- Born: 1895 Kirkuk
- Died: 19 July 1984 (aged 88–89) Baghdad
- Occupations: Writer and translator

= Aziz Sami =

Iraqi writer and translator

Aziz Sami Bey Abi-Samim (1895 – 19 July 1984) was an Iraqi writer and translator. Born in Kirkuk, then part of the Ottoman Empire he moved to Istanbul to continue his studies and taught in schools in various parts of the Ottoman Empire, before ending up in Iraq upon the empire's disintegration. He held several government positions in the Ministries of Finance and Education. After the 14 July Revolution moved to the Institute of Fine Arts as dean there.

== Early life ==
Aziz Sami Abi-Samim was born in Kirkuk in 1895 to an Arab carpenter family.
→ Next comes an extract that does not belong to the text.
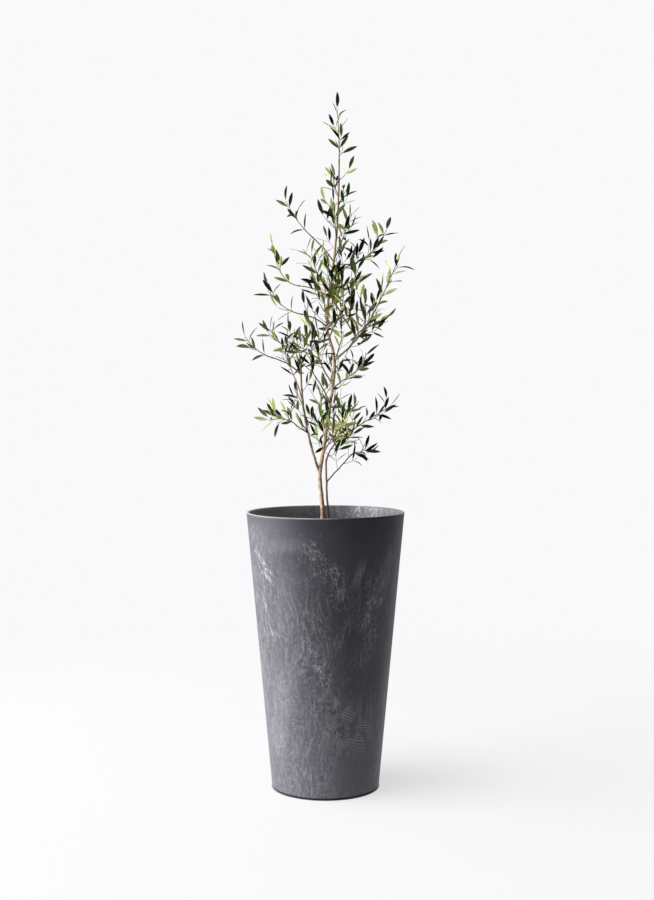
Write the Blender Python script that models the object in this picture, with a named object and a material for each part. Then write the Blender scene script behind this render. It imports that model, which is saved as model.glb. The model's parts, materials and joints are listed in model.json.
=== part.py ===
"""Young olive tree in a tall tapered planter, metres, +Z up.

The origin is the centre of the planter's underside and the front of the plant faces -Y. The tree is a
table of limbs, each of which leaves its parent at a share of the parent's length, and a table of shoots,
which are the leafy masses. A seeded rule sets side twigs and opposite pairs of leaves along every shoot.
"""

import math
import random
from collections import namedtuple

import bmesh
import bpy
import numpy as np

# Planter and soil
POT_HEIGHT = 0.490
POT_TOP_RADIUS = 0.140
POT_FOOT_RADIUS = 0.095
POT_WALL = 0.0045
POT_FLOOR = 0.007
POT_FOOT_ROUND = 0.004
POT_RIM_ROUND = 0.0021
POT_SIDES = 56
ROUND_STEPS = 3
SOIL_DEPTH_BELOW_RIM = 0.040
SOIL_CROWN_RADIUS = 0.045
SOIL_EDGE_DROP = 0.004

# Clearance between two neighbouring solids
GAP = 0.0003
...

He moved to Istanbul and studied at the Teachers' House.

== Career ==
He then returned to Iraq and beginning work as schoolteacher from September 1926. He worked at the Ministry of Finance in 1933 as a financial inspector. He returned to the Ministry of Education and was appointed Director of the Kirkuk Area Education in October 1937 before moving to Mosul. He worked as Director of Service and Owners at the Ministry of Finance in June 1940.
He retired from the service and was appointed after 14 July Revolution as dean of the Institute of Fine Arts. His books includes general geography of Iraq and many translations from Turkish to Arabic, made him one of the pioneers of scientific translation in twentieth century.

== Death ==
Aziz Sami died in Baghdad on July 19, 1984.

== Works ==
- Modern Geography of Iraq, 1929.
- Inspirations, Turkish, 19365.
- Pacific World
- Bride of the Gulf: Kuwait, 1951.
And translated many books from Turkish as second language to Arabic, including Jules Verne and Grigory Spiridonovich Petrov works.